Task instructions: The records below are to be quoted in full; please keep every word exact.

Modeling code records:
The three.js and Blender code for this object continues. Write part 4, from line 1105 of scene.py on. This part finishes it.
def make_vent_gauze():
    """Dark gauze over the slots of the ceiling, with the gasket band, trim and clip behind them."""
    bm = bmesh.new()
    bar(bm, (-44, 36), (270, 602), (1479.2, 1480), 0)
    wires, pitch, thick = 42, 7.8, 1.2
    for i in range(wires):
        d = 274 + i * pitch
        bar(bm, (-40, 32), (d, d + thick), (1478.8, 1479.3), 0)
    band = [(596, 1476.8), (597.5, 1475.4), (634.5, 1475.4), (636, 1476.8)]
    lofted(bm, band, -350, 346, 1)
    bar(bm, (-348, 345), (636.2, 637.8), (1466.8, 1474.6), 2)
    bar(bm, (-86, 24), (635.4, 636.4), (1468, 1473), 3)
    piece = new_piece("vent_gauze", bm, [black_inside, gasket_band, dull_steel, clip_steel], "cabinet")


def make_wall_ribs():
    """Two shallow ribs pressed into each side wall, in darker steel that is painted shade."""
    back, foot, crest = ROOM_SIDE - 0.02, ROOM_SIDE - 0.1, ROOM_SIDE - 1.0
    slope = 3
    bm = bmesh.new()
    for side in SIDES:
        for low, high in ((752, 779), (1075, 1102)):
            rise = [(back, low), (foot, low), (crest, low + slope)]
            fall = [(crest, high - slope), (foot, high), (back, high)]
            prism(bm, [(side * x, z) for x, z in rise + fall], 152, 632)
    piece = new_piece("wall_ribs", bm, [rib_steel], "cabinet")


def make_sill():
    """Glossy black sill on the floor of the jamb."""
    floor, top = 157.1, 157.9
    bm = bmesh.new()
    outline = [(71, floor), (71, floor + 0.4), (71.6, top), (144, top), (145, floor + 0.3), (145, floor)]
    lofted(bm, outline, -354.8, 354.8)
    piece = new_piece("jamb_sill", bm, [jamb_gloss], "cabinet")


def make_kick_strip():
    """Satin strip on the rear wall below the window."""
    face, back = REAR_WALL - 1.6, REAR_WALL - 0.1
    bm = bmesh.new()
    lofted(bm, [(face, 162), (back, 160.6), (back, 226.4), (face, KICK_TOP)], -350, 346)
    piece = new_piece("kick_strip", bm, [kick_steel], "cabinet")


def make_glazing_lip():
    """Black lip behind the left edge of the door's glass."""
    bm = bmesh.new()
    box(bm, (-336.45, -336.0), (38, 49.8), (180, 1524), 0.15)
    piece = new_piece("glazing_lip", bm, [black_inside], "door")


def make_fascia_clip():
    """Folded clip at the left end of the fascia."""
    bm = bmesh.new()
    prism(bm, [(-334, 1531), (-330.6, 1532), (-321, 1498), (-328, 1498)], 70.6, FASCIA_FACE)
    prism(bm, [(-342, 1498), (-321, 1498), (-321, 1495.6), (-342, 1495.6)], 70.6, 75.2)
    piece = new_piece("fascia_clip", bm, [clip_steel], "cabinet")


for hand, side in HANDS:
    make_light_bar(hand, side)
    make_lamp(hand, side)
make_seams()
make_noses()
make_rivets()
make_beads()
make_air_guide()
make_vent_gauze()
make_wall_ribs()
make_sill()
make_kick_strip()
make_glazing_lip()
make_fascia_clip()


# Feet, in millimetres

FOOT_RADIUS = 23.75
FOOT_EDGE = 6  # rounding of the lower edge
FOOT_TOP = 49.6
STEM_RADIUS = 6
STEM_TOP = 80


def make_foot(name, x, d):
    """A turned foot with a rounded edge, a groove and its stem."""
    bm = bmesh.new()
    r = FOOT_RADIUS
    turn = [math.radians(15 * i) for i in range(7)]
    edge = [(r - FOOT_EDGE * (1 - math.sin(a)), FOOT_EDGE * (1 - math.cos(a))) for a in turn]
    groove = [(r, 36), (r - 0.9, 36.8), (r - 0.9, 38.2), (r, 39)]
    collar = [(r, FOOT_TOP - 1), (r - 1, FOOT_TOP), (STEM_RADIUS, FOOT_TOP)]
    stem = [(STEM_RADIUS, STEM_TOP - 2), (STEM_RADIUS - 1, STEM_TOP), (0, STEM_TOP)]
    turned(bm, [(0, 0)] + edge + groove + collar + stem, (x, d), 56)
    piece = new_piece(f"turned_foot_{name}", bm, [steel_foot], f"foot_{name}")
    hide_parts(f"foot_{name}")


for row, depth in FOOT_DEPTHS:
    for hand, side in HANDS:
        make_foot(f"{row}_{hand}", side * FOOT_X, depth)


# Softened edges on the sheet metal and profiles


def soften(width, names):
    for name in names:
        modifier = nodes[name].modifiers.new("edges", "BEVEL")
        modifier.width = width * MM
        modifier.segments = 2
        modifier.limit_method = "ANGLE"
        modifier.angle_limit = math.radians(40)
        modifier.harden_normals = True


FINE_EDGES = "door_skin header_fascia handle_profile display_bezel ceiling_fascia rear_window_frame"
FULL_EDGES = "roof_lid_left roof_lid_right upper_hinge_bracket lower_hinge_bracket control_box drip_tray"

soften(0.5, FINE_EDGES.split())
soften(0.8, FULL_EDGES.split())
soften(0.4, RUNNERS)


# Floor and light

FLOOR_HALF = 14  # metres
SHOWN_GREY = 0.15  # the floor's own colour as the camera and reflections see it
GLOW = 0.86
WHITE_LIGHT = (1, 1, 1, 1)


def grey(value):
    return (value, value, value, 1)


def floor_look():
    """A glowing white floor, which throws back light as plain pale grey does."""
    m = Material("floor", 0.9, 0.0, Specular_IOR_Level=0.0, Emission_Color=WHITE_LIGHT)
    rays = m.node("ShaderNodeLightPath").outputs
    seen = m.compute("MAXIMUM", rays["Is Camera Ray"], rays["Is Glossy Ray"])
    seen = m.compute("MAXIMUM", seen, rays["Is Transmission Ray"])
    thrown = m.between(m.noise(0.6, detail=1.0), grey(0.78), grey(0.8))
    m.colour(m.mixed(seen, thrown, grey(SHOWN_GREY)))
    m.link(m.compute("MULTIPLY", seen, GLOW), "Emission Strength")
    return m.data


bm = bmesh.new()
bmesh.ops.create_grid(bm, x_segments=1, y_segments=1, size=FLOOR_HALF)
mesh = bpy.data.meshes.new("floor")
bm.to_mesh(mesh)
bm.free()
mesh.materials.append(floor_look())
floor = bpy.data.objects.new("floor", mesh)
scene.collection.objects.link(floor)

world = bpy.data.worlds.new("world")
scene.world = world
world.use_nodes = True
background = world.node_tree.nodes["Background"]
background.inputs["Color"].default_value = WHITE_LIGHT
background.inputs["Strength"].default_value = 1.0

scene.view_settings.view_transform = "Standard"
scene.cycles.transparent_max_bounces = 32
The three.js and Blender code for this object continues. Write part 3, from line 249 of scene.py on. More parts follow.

Task output:
The three.js and Blender code for this object continues. Write part 4, from line 1105 of scene.py on. This part finishes it.
def make_vent_gauze():
    """Dark gauze over the slots of the ceiling, with the gasket band, trim and clip behind them."""
    bm = bmesh.new()
    bar(bm, (-44, 36), (270, 602), (1479.2, 1480), 0)
    wires, pitch, thick = 42, 7.8, 1.2
    for i in range(wires):
        d = 274 + i * pitch
        bar(bm, (-40, 32), (d, d + thick), (1478.8, 1479.3), 0)
    band = [(596, 1476.8), (597.5, 1475.4), (634.5, 1475.4), (636, 1476.8)]
    lofted(bm, band, -350, 346, 1)
    bar(bm, (-348, 345), (636.2, 637.8), (1466.8, 1474.6), 2)
    bar(bm, (-86, 24), (635.4, 636.4), (1468, 1473), 3)
    piece = new_piece("vent_gauze", bm, [black_inside, gasket_band, dull_steel, clip_steel], "cabinet")


def make_wall_ribs():
    """Two shallow ribs pressed into each side wall, in darker steel that is painted shade."""
    back, foot, crest = ROOM_SIDE - 0.02, ROOM_SIDE - 0.1, ROOM_SIDE - 1.0
    slope = 3
    bm = bmesh.new()
    for side in SIDES:
        for low, high in ((752, 779), (1075, 1102)):
            rise = [(back, low), (foot, low), (crest, low + slope)]
            fall = [(crest, high - slope), (foot, high), (back, high)]
            prism(bm, [(side * x, z) for x, z in rise + fall], 152, 632)
    piece = new_piece("wall_ribs", bm, [rib_steel], "cabinet")


def make_sill():
    """Glossy black sill on the floor of the jamb."""
    floor, top = 157.1, 157.9
    bm = bmesh.new()
    outline = [(71, floor), (71, floor + 0.4), (71.6, top), (144, top), (145, floor + 0.3), (145, floor)]
    lofted(bm, outline, -354.8, 354.8)
    piece = new_piece("jamb_sill", bm, [jamb_gloss], "cabinet")


def make_kick_strip():
    """Satin strip on the rear wall below the window."""
    face, back = REAR_WALL - 1.6, REAR_WALL - 0.1
    bm = bmesh.new()
    lofted(bm, [(face, 162), (back, 160.6), (back, 226.4), (face, KICK_TOP)], -350, 346)
    piece = new_piece("kick_strip", bm, [kick_steel], "cabinet")


def make_glazing_lip():
    """Black lip behind the left edge of the door's glass."""
    bm = bmesh.new()
    box(bm, (-336.45, -336.0), (38, 49.8), (180, 1524), 0.15)
    piece = new_piece("glazing_lip", bm, [black_inside], "door")


def make_fascia_clip():
    """Folded clip at the left end of the fascia."""
    bm = bmesh.new()
    prism(bm, [(-334, 1531), (-330.6, 1532), (-321, 1498), (-328, 1498)], 70.6, FASCIA_FACE)
    prism(bm, [(-342, 1498), (-321, 1498), (-321, 1495.6), (-342, 1495.6)], 70.6, 75.2)
    piece = new_piece("fascia_clip", bm, [clip_steel], "cabinet")


for hand, side in HANDS:
    make_light_bar(hand, side)
    make_lamp(hand, side)
make_seams()
make_noses()
make_rivets()
make_beads()
make_air_guide()
make_vent_gauze()
make_wall_ribs()
make_sill()
make_kick_strip()
make_glazing_lip()
make_fascia_clip()


# Feet, in millimetres

FOOT_RADIUS = 23.75
FOOT_EDGE = 6  # rounding of the lower edge
FOOT_TOP = 49.6
STEM_RADIUS = 6
STEM_TOP = 80


def make_foot(name, x, d):
    """A turned foot with a rounded edge, a groove and its stem."""
    bm = bmesh.new()
    r = FOOT_RADIUS
    turn = [math.radians(15 * i) for i in range(7)]
    edge = [(r - FOOT_EDGE * (1 - math.sin(a)), FOOT_EDGE * (1 - math.cos(a))) for a in turn]
    groove = [(r, 36), (r - 0.9, 36.8), (r - 0.9, 38.2), (r, 39)]
    collar = [(r, FOOT_TOP - 1), (r - 1, FOOT_TOP), (STEM_RADIUS, FOOT_TOP)]
    stem = [(STEM_RADIUS, STEM_TOP - 2), (STEM_RADIUS - 1, STEM_TOP), (0, STEM_TOP)]
    turned(bm, [(0, 0)] + edge + groove + collar + stem, (x, d), 56)
    piece = new_piece(f"turned_foot_{name}", bm, [steel_foot], f"foot_{name}")
    hide_parts(f"foot_{name}")


for row, depth in FOOT_DEPTHS:
    for hand, side in HANDS:
        make_foot(f"{row}_{hand}", side * FOOT_X, depth)


# Softened edges on the sheet metal and profiles


def soften(width, names):
    for name in names:
        modifier = nodes[name].modifiers.new("edges", "BEVEL")
        modifier.width = width * MM
        modifier.segments = 2
        modifier.limit_method = "ANGLE"
        modifier.angle_limit = math.radians(40)
        modifier.harden_normals = True


FINE_EDGES = "door_skin header_fascia handle_profile display_bezel ceiling_fascia rear_window_frame"
FULL_EDGES = "roof_lid_left roof_lid_right upper_hinge_bracket lower_hinge_bracket control_box drip_tray"

soften(0.5, FINE_EDGES.split())
soften(0.8, FULL_EDGES.split())
soften(0.4, RUNNERS)


# Floor and light

FLOOR_HALF = 14  # metres
SHOWN_GREY = 0.15  # the floor's own colour as the camera and reflections see it
GLOW = 0.86
WHITE_LIGHT = (1, 1, 1, 1)


def grey(value):
    return (value, value, value, 1)


def floor_look():
    """A glowing white floor, which throws back light as plain pale grey does."""
    m = Material("floor", 0.9, 0.0, Specular_IOR_Level=0.0, Emission_Color=WHITE_LIGHT)
    rays = m.node("ShaderNodeLightPath").outputs
    seen = m.compute("MAXIMUM", rays["Is Camera Ray"], rays["Is Glossy Ray"])
    seen = m.compute("MAXIMUM", seen, rays["Is Transmission Ray"])
    thrown = m.between(m.noise(0.6, detail=1.0), grey(0.78), grey(0.8))
    m.colour(m.mixed(seen, thrown, grey(SHOWN_GREY)))
    m.link(m.compute("MULTIPLY", seen, GLOW), "Emission Strength")
    return m.data


bm = bmesh.new()
bmesh.ops.create_grid(bm, x_segments=1, y_segments=1, size=FLOOR_HALF)
mesh = bpy.data.meshes.new("floor")
bm.to_mesh(mesh)
bm.free()
mesh.materials.append(floor_look())
floor = bpy.data.objects.new("floor", mesh)
scene.collection.objects.link(floor)

world = bpy.data.worlds.new("world")
scene.world = world
world.use_nodes = True
background = world.node_tree.nodes["Background"]
background.inputs["Color"].default_value = WHITE_LIGHT
background.inputs["Strength"].default_value = 1.0

scene.view_settings.view_transform = "Standard"
scene.cycles.transparent_max_bounces = 32
The three.js and Blender code for this object continues. Write part 3, from line 249 of scene.py on. More parts follow.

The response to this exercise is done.